Week 1: Week 1 kicked off with an introduction to the course, the learning outcomes and to administrative data. Chris Dibben, SCADR Director, welcomed the participants and gave a very useful summary of the history of research using administrative data in Scotland and the UK. He also outlined the key stages a researcher will go through when carrying out research using administrative data (see figure below). The following lectures, delivered by experienced SCADR researchers, also covered some of the different sources of administrative data in the UK, the benefits and limitations of working with administrative data and the Five Safes Framework. There was also a brief introduction to programming in R to assist with the practical sessions.

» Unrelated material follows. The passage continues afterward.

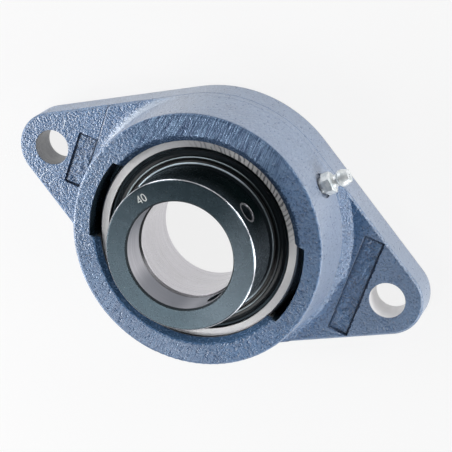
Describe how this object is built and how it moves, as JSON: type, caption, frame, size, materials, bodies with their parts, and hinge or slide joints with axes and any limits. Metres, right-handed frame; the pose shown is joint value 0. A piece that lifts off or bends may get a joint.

Week 2: The focus of week 2 was to introduce participants to some of the administrative datasets available for research in Scotland (and the UK). These included:

  • Scottish Government Education and Analytical Services data and the education datasets (Scotland focus)
  • Department for Work and Pensions data (UK focus)
  • National Records of Scotland data including Scottish Longitudinal Study (Scotland focus)
  • Health data (Scotland focus)

Each lecturer discussed the datasets available, the type of information contained in them, how to access them and links/email addresses to find out more information.

A further lecture in week 2 covered record linkage, the different methods of linkage and some of the implications of incorrect linkage on research. The final two lectures to assist with the practical sessions looked at working with dates and times, and indexing, linking and joining data.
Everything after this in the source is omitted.